Sunday, November 18, 2007

Blitzer Plays Gotcha



I hate it when CNN repeats yesterday's news as though it just happened - they do that especially on weekends, not breaking news, of course, but still. Yet his weekend I was glad that the hour usually devoted to the ravings of Lou Dobbs ran large excerpts from the Democratic debate that took place the other night in Nevada, with Wolf Blitzer presiding. I think both Wolf and Musharraf need to go.

So used to treating interviews and news as spectacles, Blitzer had obviously very deliberately prepared a series of either/or questions, thus abetting the disunity that cries out for repair in the country, Several times, Obama, Edwards and Kucinic stood up to his stubborn insistence that they accept his dictates.

Blitzer was trying to play gotcha, asking the candidates to answer yes or no about drivers’ licenses for illegal immigrants, merit pay for teachers (which the unions oppose), and targeted Kucinich with a question reminiscent of McCarthyism: “Is there anything the unions are for that you disagree with?” Kucinic didn’t lose his cool, and enumerated all the things he agrees with, starting from the fact that unions are crucial, and ending with something the unions wanted, (I don’t remember what it was) and which he most firmly disagreed with, adding “L’m no patsy.”

Others played Blitzer’s game, like Chris Dodd who sermonized that we needed unity, intimating that Obama, Edwards and by inference Kucinich, were trying to foment class war (the dirtiest word in the Democratic vocabulary). But if all he candidates were on the same page we could just pick straws to see who would be the nominee.

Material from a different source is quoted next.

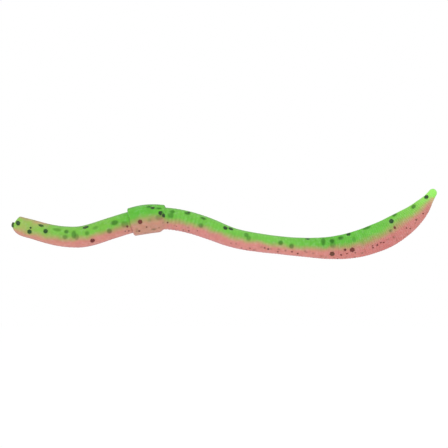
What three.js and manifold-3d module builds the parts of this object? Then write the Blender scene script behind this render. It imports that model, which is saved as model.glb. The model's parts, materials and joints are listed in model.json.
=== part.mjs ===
// A six inch soft plastic worm: two colours of soft plastic bonded along its length, a raised collar,
// a flattened tail and a scatter of hexagonal glitter flakes. It is divided into lengths that hinge
// on each other, which is how a rigid-body model follows a body that bends anywhere.
//
// Millimetres. The origin is the centre of the trimmed face on the nose. +X runs from nose to tail,
// +Z is up through the green back, and the moulded S-curve lies in the XZ plane.

import * as THREE from 'three';
import { mergeVertices } from 'three/addons/utils/BufferGeometryUtils.js';
import Module from 'manifold-3d';

const wasm = await Module();
wasm.setup();

// ---- Driving dimensions -------------------------------------------------------------------------

const LAMINATE_GAP = 0.2; // between the green back and the pink belly, fused on the real worm
const HINGE_GAP = 0.3; // between two lengths, on the hinge's own line
const BEND_LIMIT = 35; // degrees that each length bends either way on the one before it
const BEND_CLEARANCE = 2; // degrees left open between the relief faces at the limit
const RING_PITCH = 3; // spacing of the loft's cross-sections along a length
const RING_SPARE = 0.1; // a stated section nearer than this to a length's end is left out
const ARC_STEPS = 10; // flats round the back, and round the belly, with a corner at the top and bottom
const SEAM_LIMIT = 0.95; // share of the half height that the seam stays within
const CUT_REACH = 8; // past the skin, for the shapes that cut it

const CHIN_LENGTH = 4.5; // the run over which the nose rounds off below the spine
const CHIN_RINGS = [0.2, 0.6, 1.2, 2, 3, 4]; // cross-sections of that run, from its start
const NOSE_TAPER = 0.45; // share of its width that the nose loses over the same run
const NOSE_TRIM_ANGLE = 36; // slope of the trimmed face, from vertical
const TAIL_TIP_RADIUS = 1.4;
const TAIL_TIP_NECK = 1.35; // radius where it leaves the fin
const TAIL_TIP_LENGTH = 2.6;
const TAIL_TIP_SIDES = 12;
const TAIL_TIP_ARC_STEPS = 5; // from its widest ring to its pole

const FLAKE_ACROSS_FLATS = 1.5;
const FLAKE_THICKNESS = 0.2;
const FLAKE_SINK = 0.22; // from the skin down to the flake's mid-plane
const POCKET_GAP = 0.3; // round and under each flake

const GREEN = new THREE.Color(0x6fc24b);
const TIP_GREEN = new THREE.Color(0x9bee66);
const PINK = new THREE.Color(0xd6877f);
const FLAKE_IN_GREEN = new THREE.Color(0x1c3d12);
const FLAKE_IN_PINK = new THREE.Color(0x4a120f);

// The spine at rest, nose to tail, as [x, z]. A third entry names the hinge at that point.
const SPINE = [
  [-1.2, -1.1],
  [3.2, -2.1],
  [12.5, -4.6, 'head_sway'],
  [18.4, -5.4],
  [22.1, -5.3, 'nape_arch'],
  [28.2, -3.8],
  [34.9, -1.6, 'neck_sway'],
  [45.2, 0.8],
  [55.7, 0.4, 'collar_arch'],
  [62.4, -1.3],
  [67.9, -3.3, 'chest_sway'],
  [73.3, -5.4],
  [80.9, -7, 'trunk_arch'],
  [92.3, -8.4, 'waist_twist'],
  [102.8, -9.1, 'hip_sway'],
  [110.3, -8.9],
  [117.7, -7.5, 'tail_arch'],
  [126.7, -4.1, 'fin_sway'],
  [135.7, 1.8, 'fin_end_sway'],
  [139.8, 6.1],
  [142.7, 10.5],
];

// The lengths between those hinges, nose to tail.
const LENGTHS = [
  'head', 'nape', 'neck', 'collar', 'chest', 'trunk', 'waist', 'hip', 'tail_root', 'tail', 'fin', 'fin_end',
];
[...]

In other news tonight, the OPEC leaders met in an incandescently lit, humoungus - what to call it - a hall, a meeting room, there’s no word for it unless it’s oversize Arabian tent lit with huge gazillion kilowatt chandeliers - to discuss whether to ensure to the West that all of them hate a dependable supply of oil at affordable prices. No fools, they know their economies would collapse of ours did. Only the President of Ecuador, speaking also for Chavez, suggested OPEC levy a tax on consumption to further efforts to halt climate change. As with its attitude toward women, the oil monarchies didn’t get it.

This bring us back to Wolf Blaster, as Craig Eisendrath recently christened him in an original adn very successful interactive play about the nuclear danger. Like a child demanding his reward for eating his carrots (sic), Blitzer demanded the candidates tell him whether they considered human rights more important than security, and since the major players wouldn’t let him have his simplistic way he came back to the charge with “Security or democracy? Which is more important?” The palm for snidenss goes to Biden, who at one point quipped: “I know we’re not supposed to answer the question.”

Echoing the irony of the garishly lit conference not discussing climate change, the faithful elephant-in-the-room, John Negroponte, spent the weekend telling the dictator of the week, Musharraf, that he must consider democracy more important than security, because he is the one we trust to keep a firm military grip on Pakistan’s nukes - millitary which we hope against hope will finish off the Taliban on the border with Afghanistan. Meanwhile, we want him to let Benazir Bhutto run in “free and fair elections” to be prime minister, because she is a westernized figure, but we do not demand that he reinstate the supreme court judges he removed.

The ultimate irony is that all this is in fact about class war, and equity. If the world would only stand still for a day or two, I could write about that.